Being new to R, I have tried the following approach. I used two different links then I:
STEP 1: I did keyword extraction using this code: Web Scraping and Text Mining in R. I ran this code twice because I am extracting 2 URLs by changing the links in the getURL() in the code. RESULT: I have 1 dtm for each URL extracted.
STEP 2: To compute for the tf-idf, I analyzed and used Chapter 3 in this document: http://tidytextmining.com/tfidf.html. I patterned my data based on the document by:
- Converting each dtm into a dataframe
- Add new columns "Sitename/URL" and "Total no. of Terms" to the dataframes
- Append dataframe of link2 to link1 as they have the same columns
- Then I used the formula in the document to compute for the 'term frequency' and the function bind_tf_idf for the computation of tf-idf
The objective is to extract keywords from the URLs generated from a Search Query. I have already generated URLs by using the following code: How to get google search results. (see below for the snippet of code)
Once extracted, identify the number of occurrence of these keywords, the most frequent keywords used, then compute for the TF-IDF of these keywords.
As a beginner, this is the best I could come up with (i did really try though), but I definitely think that there's a better approach in doing this rather than doing Step 1 and Step 2 for every URLs.
Your help and/or feedback on this is greatly appreciated.
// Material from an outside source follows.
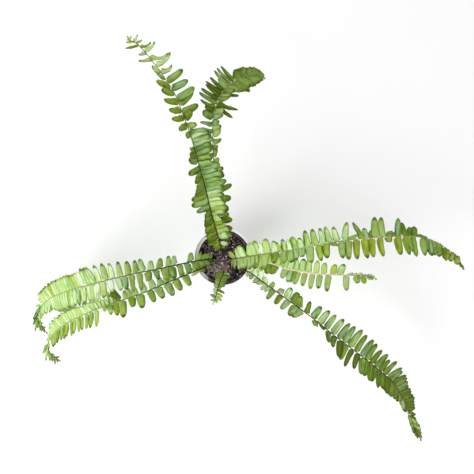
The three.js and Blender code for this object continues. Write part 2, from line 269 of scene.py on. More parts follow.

> search.term <- "tour package"
> quotes <- "FALSE"
> search.url <- getGoogleURL(search.term=search.term, quotes=quotes)
> links <- getGoogleLinks(search.url)
> links <- gsub('/url\\?q=','',sapply(strsplit(links[as.vector(grep('url',links))],split='&'),'[',1))
> links
[1] "https://www.makemytrip.com/holidays-india/"
[2] "https://www.makemytrip.com/holidays-india/"
[3] "https://www.yatra.com/india-tour-packages"
[4] "http://www.thomascook.in/tcportal/international-holidays"
[5] "https://www.yatra.com/holidays"
[6] "https://www.travelguru.com/holiday-packages/domestic-packages.shtml"
[7] "https://www.chanbrothers.com/package"
[8] "https://www.tourmyindia.com/packagetours.html"
[9] "http://traveltriangle.com/tour-packages"
[10] "http://www.coxandkings.com/bharatdeko/"
[11] "https://www.sotc.in/india-tour-packages"